Mid-afternoon arrived, and so did the remaining three cars for the entire event – the Bugatti group from the UK. Camera was rested and I was put to work assisting with getting the spares and tools from the support vehicle to the paddock area. Of all things left on the side of the road in Monaco, trust the Aussie & Kiwi to find an abandoned shopping trolley. Despite is shabby appearance; it came in very handy getting the boot full of items to the paddock in one load – with a few curious gazes en route.
Focused on the two Australian Bugattis, assistance was provided in the washing department – the Bugs having gone through all conditions over the previous four days of driving needed a ‘spring clean’, although initial opinion of Berryman’s car was to leave it as was, as it would have looked like that when roaring around the unsealed surface of the inaugural Grand Prix de Monaco in 1929.

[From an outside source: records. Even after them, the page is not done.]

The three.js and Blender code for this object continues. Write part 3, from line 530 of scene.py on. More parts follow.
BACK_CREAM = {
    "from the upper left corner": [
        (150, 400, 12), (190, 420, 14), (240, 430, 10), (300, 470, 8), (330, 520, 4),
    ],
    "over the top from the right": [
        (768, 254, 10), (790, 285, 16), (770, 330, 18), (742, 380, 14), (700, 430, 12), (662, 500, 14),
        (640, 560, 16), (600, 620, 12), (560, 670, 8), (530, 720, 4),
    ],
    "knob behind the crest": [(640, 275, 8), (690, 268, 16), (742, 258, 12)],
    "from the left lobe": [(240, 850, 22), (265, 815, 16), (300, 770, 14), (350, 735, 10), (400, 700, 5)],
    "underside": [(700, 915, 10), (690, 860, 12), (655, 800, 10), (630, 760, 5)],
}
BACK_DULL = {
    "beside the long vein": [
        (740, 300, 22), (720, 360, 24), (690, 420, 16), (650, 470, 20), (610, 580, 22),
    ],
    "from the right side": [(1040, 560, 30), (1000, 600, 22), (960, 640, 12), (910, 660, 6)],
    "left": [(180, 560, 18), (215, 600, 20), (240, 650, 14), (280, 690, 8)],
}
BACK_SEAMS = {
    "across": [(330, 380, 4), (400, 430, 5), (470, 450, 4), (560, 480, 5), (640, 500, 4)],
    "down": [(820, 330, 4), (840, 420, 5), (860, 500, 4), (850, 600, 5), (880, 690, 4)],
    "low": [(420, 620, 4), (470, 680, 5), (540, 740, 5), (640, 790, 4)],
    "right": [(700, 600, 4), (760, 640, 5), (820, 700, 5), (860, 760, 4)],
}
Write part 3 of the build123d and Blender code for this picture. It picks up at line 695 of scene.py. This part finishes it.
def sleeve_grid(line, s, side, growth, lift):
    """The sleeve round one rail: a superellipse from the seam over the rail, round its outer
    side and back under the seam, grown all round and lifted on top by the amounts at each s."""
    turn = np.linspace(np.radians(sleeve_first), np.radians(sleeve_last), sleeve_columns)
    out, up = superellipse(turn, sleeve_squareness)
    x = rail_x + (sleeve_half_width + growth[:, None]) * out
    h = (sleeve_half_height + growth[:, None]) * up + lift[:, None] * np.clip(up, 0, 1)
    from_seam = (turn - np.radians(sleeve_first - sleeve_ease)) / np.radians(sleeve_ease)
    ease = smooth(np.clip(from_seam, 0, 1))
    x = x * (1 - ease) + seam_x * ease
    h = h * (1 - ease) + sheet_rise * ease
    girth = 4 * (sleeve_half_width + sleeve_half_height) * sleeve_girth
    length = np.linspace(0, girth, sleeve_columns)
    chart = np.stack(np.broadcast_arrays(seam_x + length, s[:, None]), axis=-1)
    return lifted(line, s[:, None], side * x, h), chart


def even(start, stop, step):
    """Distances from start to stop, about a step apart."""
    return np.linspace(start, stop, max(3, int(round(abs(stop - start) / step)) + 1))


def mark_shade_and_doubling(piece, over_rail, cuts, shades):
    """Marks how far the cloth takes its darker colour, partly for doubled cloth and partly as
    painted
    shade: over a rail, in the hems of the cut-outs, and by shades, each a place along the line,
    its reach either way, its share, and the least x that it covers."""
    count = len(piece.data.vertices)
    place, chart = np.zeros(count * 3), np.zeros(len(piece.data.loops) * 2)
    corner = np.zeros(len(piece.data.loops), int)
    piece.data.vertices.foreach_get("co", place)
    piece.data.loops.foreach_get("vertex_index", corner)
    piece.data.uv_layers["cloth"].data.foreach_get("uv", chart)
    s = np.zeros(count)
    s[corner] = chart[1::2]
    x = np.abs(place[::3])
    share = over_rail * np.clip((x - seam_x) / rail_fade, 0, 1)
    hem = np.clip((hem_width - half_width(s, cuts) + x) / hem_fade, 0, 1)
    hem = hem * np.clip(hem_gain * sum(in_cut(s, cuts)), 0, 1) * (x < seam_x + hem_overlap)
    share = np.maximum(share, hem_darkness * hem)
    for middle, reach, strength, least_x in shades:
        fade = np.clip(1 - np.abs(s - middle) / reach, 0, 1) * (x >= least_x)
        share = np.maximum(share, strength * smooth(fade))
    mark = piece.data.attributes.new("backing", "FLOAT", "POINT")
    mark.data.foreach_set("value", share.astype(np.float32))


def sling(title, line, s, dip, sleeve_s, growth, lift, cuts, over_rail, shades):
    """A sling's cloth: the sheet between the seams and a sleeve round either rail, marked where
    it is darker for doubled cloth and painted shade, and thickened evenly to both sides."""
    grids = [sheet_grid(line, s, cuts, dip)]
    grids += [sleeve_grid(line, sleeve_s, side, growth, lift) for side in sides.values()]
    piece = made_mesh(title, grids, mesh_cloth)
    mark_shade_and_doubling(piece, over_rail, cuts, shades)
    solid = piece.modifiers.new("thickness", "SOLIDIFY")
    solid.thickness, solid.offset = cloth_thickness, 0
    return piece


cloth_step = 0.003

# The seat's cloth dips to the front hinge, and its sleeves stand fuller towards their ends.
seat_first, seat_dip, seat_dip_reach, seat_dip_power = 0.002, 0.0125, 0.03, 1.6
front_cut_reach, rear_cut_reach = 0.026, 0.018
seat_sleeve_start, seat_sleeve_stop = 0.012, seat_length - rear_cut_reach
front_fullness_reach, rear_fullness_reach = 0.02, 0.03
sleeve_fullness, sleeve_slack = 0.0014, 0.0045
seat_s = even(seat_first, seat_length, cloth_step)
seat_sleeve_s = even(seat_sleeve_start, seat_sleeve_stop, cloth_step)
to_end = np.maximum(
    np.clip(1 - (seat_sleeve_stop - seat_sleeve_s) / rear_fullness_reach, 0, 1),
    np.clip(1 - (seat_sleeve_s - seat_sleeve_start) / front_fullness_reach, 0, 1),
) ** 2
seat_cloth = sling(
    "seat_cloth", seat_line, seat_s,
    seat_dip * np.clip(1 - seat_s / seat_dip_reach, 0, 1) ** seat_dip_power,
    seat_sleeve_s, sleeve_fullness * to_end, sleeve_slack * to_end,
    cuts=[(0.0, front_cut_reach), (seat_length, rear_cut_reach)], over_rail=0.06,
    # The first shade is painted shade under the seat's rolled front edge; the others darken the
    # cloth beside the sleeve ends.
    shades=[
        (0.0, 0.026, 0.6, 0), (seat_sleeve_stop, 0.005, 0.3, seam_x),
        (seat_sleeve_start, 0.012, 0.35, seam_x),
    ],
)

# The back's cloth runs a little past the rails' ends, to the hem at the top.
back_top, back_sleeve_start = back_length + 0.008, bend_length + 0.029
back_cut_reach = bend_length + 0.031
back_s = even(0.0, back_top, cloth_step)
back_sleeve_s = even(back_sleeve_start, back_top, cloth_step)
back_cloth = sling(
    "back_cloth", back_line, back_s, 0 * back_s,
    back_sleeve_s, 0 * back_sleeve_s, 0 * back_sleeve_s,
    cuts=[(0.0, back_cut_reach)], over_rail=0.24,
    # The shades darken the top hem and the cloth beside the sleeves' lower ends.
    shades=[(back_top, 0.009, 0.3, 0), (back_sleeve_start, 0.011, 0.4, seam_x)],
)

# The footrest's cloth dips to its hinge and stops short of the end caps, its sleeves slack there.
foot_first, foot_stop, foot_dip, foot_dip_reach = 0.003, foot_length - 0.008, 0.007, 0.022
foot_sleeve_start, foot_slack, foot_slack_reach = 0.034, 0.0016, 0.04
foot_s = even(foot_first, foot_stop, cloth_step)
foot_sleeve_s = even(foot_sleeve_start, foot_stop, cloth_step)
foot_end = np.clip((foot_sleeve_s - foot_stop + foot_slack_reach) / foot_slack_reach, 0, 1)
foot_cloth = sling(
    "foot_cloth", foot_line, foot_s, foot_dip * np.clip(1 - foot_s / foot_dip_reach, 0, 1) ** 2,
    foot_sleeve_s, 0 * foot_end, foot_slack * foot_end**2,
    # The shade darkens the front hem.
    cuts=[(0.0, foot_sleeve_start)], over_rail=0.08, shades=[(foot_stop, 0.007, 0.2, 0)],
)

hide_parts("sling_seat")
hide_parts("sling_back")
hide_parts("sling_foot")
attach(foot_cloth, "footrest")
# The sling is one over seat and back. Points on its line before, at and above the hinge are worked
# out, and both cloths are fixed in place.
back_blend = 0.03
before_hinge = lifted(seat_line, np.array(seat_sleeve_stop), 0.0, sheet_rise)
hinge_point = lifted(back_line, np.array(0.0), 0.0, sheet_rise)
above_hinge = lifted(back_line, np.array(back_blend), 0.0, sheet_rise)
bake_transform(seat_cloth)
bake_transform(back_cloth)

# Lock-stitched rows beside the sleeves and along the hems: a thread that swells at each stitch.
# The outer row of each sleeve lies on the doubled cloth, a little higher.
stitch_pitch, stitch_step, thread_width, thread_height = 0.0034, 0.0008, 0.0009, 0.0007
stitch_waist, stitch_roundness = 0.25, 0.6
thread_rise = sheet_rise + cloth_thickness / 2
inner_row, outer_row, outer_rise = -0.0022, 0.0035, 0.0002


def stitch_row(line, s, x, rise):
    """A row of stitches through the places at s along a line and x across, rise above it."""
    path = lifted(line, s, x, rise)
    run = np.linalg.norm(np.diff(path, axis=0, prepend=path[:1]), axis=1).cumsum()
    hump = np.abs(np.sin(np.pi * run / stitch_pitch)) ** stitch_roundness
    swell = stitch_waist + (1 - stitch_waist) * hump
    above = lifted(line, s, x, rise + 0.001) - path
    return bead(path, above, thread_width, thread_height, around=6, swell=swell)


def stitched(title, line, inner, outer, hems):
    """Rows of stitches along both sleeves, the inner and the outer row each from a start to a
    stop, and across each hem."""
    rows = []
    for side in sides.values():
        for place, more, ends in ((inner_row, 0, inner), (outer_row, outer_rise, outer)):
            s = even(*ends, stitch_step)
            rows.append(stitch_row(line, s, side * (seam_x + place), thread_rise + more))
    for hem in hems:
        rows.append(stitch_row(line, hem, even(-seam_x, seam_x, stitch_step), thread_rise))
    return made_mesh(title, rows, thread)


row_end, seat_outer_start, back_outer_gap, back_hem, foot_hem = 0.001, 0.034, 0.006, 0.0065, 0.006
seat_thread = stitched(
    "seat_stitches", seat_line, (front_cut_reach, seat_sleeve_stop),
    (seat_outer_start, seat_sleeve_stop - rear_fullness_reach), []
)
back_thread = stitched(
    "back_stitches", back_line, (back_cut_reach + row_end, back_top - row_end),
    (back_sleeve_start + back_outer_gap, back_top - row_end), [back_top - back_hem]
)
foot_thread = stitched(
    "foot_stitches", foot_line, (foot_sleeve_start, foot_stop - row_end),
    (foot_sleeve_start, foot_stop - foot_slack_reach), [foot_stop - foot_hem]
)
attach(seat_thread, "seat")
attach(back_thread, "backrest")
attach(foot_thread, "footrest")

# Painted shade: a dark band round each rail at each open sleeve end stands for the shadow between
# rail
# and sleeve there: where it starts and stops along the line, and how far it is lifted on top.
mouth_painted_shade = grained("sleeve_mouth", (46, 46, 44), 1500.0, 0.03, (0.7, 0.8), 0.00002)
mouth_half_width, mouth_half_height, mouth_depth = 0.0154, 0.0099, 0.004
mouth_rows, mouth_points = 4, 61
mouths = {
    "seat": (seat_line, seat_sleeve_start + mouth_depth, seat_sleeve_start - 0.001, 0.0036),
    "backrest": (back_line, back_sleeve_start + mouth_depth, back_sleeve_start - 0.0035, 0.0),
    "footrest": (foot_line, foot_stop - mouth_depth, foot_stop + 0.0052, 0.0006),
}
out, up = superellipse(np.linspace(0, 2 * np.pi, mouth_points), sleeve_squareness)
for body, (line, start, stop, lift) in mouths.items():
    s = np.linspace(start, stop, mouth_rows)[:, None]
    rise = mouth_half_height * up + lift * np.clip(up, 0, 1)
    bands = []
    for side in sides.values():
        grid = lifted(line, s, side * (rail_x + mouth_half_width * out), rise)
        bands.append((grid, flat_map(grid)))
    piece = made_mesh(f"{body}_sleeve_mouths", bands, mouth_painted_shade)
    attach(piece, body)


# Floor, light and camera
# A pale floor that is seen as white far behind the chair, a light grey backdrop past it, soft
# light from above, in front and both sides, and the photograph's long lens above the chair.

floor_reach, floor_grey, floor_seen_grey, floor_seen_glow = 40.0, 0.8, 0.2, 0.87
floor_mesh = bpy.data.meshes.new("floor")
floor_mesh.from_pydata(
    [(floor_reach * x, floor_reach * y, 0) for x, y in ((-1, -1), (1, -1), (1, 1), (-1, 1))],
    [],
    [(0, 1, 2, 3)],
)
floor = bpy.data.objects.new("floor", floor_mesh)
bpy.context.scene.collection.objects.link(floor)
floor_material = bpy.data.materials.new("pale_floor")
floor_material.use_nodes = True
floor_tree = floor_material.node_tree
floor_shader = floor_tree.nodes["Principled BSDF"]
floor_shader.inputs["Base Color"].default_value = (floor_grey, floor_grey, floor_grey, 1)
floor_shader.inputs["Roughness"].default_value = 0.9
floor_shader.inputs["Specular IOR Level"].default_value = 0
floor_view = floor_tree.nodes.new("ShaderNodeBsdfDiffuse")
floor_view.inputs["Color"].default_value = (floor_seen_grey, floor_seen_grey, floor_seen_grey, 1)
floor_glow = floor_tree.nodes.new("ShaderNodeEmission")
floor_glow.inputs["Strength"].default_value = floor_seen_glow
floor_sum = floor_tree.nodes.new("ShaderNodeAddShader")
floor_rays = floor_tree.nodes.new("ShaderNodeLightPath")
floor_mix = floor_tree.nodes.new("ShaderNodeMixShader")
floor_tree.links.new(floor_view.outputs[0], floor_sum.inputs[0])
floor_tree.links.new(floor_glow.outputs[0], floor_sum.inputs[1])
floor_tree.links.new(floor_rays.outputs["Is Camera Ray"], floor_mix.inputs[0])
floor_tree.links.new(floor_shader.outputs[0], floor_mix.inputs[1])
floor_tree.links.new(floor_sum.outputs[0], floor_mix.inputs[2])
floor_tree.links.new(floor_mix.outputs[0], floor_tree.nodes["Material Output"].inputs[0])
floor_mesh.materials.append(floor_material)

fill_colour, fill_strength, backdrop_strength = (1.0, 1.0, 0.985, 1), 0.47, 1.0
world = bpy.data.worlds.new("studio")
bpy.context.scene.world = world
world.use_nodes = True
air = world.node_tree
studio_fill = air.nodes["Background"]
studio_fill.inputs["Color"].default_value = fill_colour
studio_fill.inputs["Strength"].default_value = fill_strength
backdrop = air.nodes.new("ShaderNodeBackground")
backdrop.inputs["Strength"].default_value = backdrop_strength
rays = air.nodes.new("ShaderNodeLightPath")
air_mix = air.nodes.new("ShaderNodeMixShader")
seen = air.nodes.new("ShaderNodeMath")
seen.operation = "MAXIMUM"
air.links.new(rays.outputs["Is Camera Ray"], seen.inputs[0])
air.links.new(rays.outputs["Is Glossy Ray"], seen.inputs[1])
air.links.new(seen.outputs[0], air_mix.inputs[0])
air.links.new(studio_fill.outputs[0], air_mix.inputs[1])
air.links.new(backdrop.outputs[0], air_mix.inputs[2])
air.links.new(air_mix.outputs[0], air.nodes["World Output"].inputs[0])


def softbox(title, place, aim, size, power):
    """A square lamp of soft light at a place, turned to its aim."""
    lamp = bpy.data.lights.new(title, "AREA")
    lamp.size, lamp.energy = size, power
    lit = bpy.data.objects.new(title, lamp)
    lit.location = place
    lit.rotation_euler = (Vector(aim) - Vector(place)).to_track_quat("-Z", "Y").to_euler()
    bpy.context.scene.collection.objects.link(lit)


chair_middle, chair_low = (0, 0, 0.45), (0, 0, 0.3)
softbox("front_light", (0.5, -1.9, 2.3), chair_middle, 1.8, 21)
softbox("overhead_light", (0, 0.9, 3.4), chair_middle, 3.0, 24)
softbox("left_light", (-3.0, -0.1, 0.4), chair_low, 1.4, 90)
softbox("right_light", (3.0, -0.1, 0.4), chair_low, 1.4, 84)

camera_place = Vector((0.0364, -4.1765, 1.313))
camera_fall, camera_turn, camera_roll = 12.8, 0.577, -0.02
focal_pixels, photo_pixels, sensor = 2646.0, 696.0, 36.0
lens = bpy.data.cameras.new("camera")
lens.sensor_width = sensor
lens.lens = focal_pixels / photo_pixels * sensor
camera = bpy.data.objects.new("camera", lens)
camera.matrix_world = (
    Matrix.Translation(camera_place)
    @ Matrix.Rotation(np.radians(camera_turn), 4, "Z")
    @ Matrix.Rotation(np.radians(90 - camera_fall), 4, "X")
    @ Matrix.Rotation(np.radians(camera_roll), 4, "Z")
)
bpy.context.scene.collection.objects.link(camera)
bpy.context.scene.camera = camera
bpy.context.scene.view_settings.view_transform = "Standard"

Berryman’s car was given the all clear in scrutiny, but Cannon’s car was initially knocked back as they requested the guards be removed so it would be in ‘Grand Prix’ trim. Although there are photos of T51s competing at Monaco Grands Prix with them on, work commenced to unbolt. The issue, though was where to store them. I suggested with the use of cable ties that perhaps we could hang them from the marquee! A silly suggestion, but the only reasonable option to ensure they wouldn’t get knocked during the next three days.
With the use of fuel drums from a next door competitor as a step, I went about the job of tieing the front, then rear two guards from the marquee structure. Cannon’s comment upon his return and seeing this was – looks like we have a Chinese laundry!